The Funds were established by Agreements and Declarations of Trust, restated as of September 22, 2005 (collectively, the “Trust Agreements”). (Powers 6/28/24 Decl. ¶ 6; see also Annuity Trust Agmt., ECF No. 19-1; Health Trust Agmt., ECF No. 19-2; Pension Trust Agmt., ECF No. 19-3; Vacation Trust Agmt., ECF No. 19-4.) Pursuant to the Trust Agreements, the Trustees of each of the Funds established “Statements of Policy and Procedures for Collection of Contributions Payable by Employers” (the “Delinquency Guidelines”) (Powers 6/28/24 Decl. ¶ 7; see also Annuity Delinquency Guidelines, ECF No. 19-5; Health Delinquency Guidelines, ECF No. 19-6; Pension Delinquency Guidelines, ECF No. 19-7; Vacation Delinquency Guidelines, ECF No. 19-8.) Pursuant to the Trust Agreements, the Trustees are “empowered to initiate whatever actions or proceeding may be proper and necessary in their sole and absolute discretion for the enforcement of [the] Employer's contribution obligations to the Trust.” (Annuity Trust Agmt. at PDF p. 31; Health Trust Agmt. at PDF p. 31; Pension Trust Agmt. at PDF pp. 48-49; Vacation Trust Agmt. at PDF p. 31.)

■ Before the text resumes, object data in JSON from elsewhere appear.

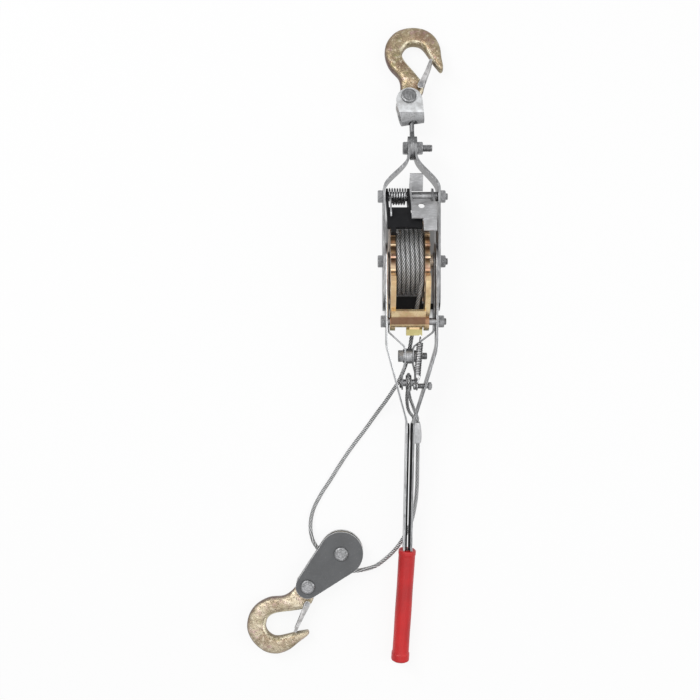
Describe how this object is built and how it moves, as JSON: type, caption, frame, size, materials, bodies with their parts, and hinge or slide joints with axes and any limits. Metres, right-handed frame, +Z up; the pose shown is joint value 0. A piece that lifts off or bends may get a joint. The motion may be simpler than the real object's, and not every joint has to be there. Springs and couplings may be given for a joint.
{
  "type": "come along winch",
  "caption": "Hand lever ratchet cable puller with toothed drum wheels, a swivel hook, a wire rope and a pulley block with a second hook.",
  "frame": {"origin": "on the surface that the winch lies on, straight below the middle of the drum axle", "axes": "+Y along the winch towards the swivel hook, +X across it towards the bolts' nuts, +Z up from the surface"},
  "size_m": [0.2255, 0.7227, 0.1055],
  "materials": {
    "zinc_plate": "bright zinc plated sheet",
    "dull_zinc": "dull zinc plate",
    "zinc_bolt": "zinc plated, satin",
    "spring_wire": "bright drawn wire",
    "yellow_zinc": "yellow chromated zinc with warm and pink tints",
    "black_paint": "semi-matt black",
    "bronze": "sintered bronze",
    "wire_rope": "galvanised seven-strand wire",
    "red_vinyl": "dipped vinyl, soft gloss",
    "forged_hook": "forged, yellow chromate with iridescent tints",
    "latch_sheet": "stamped sheet, satin",
    "block_steel": "dark grey, fine grain",
    "sheave_steel": "yellow zinc",
    "ferrule_alloy": "pressed, satin"
  },
  "bodies": {
    "frame": {"frame_plate_left": "zinc_plate", "frame_plate_right": "zinc_plate", "tail_link_left": "dull_zinc", "tail_link_right": "dull_zinc", "upper_cross_bolt": "zinc_bolt", "upper_bolt_nut": "zinc_bolt", "upper_spacer_tube": "dull_zinc", "stop_pawl_spring": "spring_wire", "axle_bolt": "zinc_bolt", "axle_nut": "zinc_bolt", "top_bolt": "zinc_bolt", "top_bolt_nut": "zinc_bolt", "tail_bolt": "zinc_bolt", "tail_nut": "zinc_bolt", "tail_sleeve": "dull_zinc", "rope_guard": "black_paint", "dead_end_pin": "dull_zinc", "rope_run": "wire_rope", "rope_eye": "wire_rope", "thimble": "black_paint", "ferrule": "ferrule_alloy"},
    "drum": {"drum_tube": "black_paint", "ratchet_wheel_left": "yellow_zinc", "ratchet_wheel_right": "yellow_zinc", "drum_bush": "bronze", "rope_under_layers": "wire_rope", "rope_winding": "wire_rope"},
    "handle": {"handle_strap_left": "zinc_plate", "handle_strap_right": "zinc_plate", "handle_core": "black_paint", "grip": "red_vinyl", "pawl_bolt": "zinc_bolt", "pawl_nut": "zinc_bolt", "spring_anchor_bolt": "zinc_bolt", "spring_anchor_nut": "zinc_bolt", "drive_spring": "spring_wire"},
    "drive_pawl": {"driving_pawl": "yellow_zinc"},
    "holding_pawl": {"stop_pawl": "black_paint", "release_lever": "zinc_plate"},
    "swivel": {"swivel_eye": "dull_zinc"},
    "yoke": {"hook_yoke": "zinc_plate", "yoke_pin": "zinc_bolt"},
    "front_hook": {"top_hook": "forged_hook", "top_latch_pin": "zinc_bolt", "top_latch_spring": "spring_wire"},
    "front_latch": {"top_latch": "latch_sheet"},
    "pulley_block": {"block_plate_upper": "block_steel", "block_plate_lower": "block_steel", "sheave_axle": "block_steel", "hook_rivet": "block_steel"},
    "sheave_wheel": {"sheave": "sheave_steel", "sheave_bush": "bronze"},
    "rear_hook": {"block_hook": "forged_hook", "block_latch_pin": "zinc_bolt", "block_latch_spring": "spring_wire"},
    "rear_latch": {"block_latch": "latch_sheet"}
  },
  "joints": [
    {"name": "drum_spin", "type": "hinge", "parent": "frame", "child": "drum", "pos_m": [0, 0, 0.045], "axis": [1, 0, 0], "continuous": true},
    {"name": "handle_swing", "type": "hinge", "parent": "frame", "child": "handle", "pos_m": [0, 0, 0.045], "axis": [-1, 0, 0], "range_deg": [0, 36]},
    {"name": "driving_pawl_turn", "type": "hinge", "parent": "handle", "child": "drive_pawl", "pos_m": [0, -0.067, 0.06], "axis": [1, 0, 0], "range_deg": [-6, 14], "deforming": ["drive_spring"]},
    {"name": "stop_pawl_turn", "type": "hinge", "parent": "frame", "child": "holding_pawl", "pos_m": [0, 0.072, 0.045], "axis": [-1, 0, 0], "range_deg": [-6, 20], "deforming": ["stop_pawl_spring"]},
    {"name": "swivel_eye_pitch", "type": "hinge", "parent": "frame", "child": "swivel", "pos_m": [0.0013, 0.1256, 0.045], "axis": [1, 0, 0], "range_deg": [-55, 75]},
    {"name": "hook_swivel", "type": "hinge", "parent": "swivel", "child": "yoke", "pos_m": [0.0013, 0.16212, 0.03526], "axis": [0, 0.9662, -0.2578], "continuous": true},
    {"name": "top_hook_turn", "type": "hinge", "parent": "yoke", "child": "front_hook", "pos_m": [-0.00212, 0.18185, 0.02999], "axis": [0, 0.2578, 0.9662], "range_deg": [-35, 50]},
    {"name": "top_latch_open", "type": "hinge", "parent": "front_hook", "child": "front_latch", "pos_m": [0.01154, 0.19581, 0.02627], "axis": [0, 0.2578, 0.9662], "range_deg": [0, 26], "stiffness_Nm_per_rad": 0.03, "deforming": ["top_latch_spring"]},
    {"name": "block_draw", "type": "slide", "parent": "frame", "child": "pulley_block", "axis": [-0.342, -0.9397, 0], "range_m": [0, 0.03], "deforming": ["rope_run"]},
    {"name": "sheave_spin", "type": "hinge", "parent": "pulley_block", "child": "sheave_wheel", "pos_m": [-0.0777, -0.3291, 0.012], "axis": [0, 0, 1], "continuous": true},
    {"name": "block_hook_turn", "type": "hinge", "parent": "pulley_block", "child": "rear_hook", "pos_m": [-0.1155, -0.36625, 0.012], "axis": [0, 0, 1], "range_deg": [-45, 45]},
    {"name": "block_latch_open", "type": "hinge", "parent": "rear_hook", "child": "rear_latch", "pos_m": [-0.11605, -0.38612, 0.012], "axis": [0, 0, -1], "range_deg": [0, 26], "stiffness_Nm_per_rad": 0.03, "deforming": ["block_latch_spring"]}
  ]
}
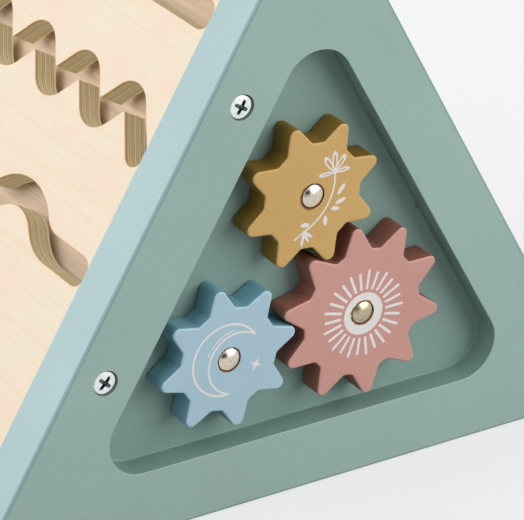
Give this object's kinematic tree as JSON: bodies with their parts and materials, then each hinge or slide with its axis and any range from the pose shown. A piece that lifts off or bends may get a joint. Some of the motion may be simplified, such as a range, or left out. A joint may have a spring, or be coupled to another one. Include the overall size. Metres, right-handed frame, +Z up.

Pursuant to the Delinquency Guidelines, if an employer like NCS fails to submit payments when due, the Funds are “empowered to make a reasonable estimate of the amounts due and such estimated amounts shall thereupon become immediately due unless the employer can refute the estimate on the basis of clear and convincing proof.” (Annuity Delinquency Guidelines at PDF p. 6; Health Delinquency Guidelines at PDF p. 4; Pension Delinquency Guidelines at PDF pp. 5-6; Vacation Delinquency Guidelines at PDF p. 5.) The Funds are entitled to interest on the unpaid contributions at an interest rate determined by the Prime Rate published in the New York Times or the Wall Street Journal plus 1%. (Annuity Delinquency Guidelines at PDF p. 6; Health Delinquency Guidelines at PDF p. 4; Pension Delinquency Guidelines at PDF pp. 5-6; Vacation Delinquency Guidelines at PDF p. 6.) The Prime Rate used is the Prime Rate published closest to January 1 or July 1.(Annuity Delinquency Guidelines at PDF p. 6; Health Delinquency Guidelines at PDF p. 4; Pension Delinquency Guidelines at PDF pp. 5-6; Vacation Delinquency Guidelines at PDF p. 6; Powers 6/28/24 Decl. ¶¶ 8-9 & Ex. A.)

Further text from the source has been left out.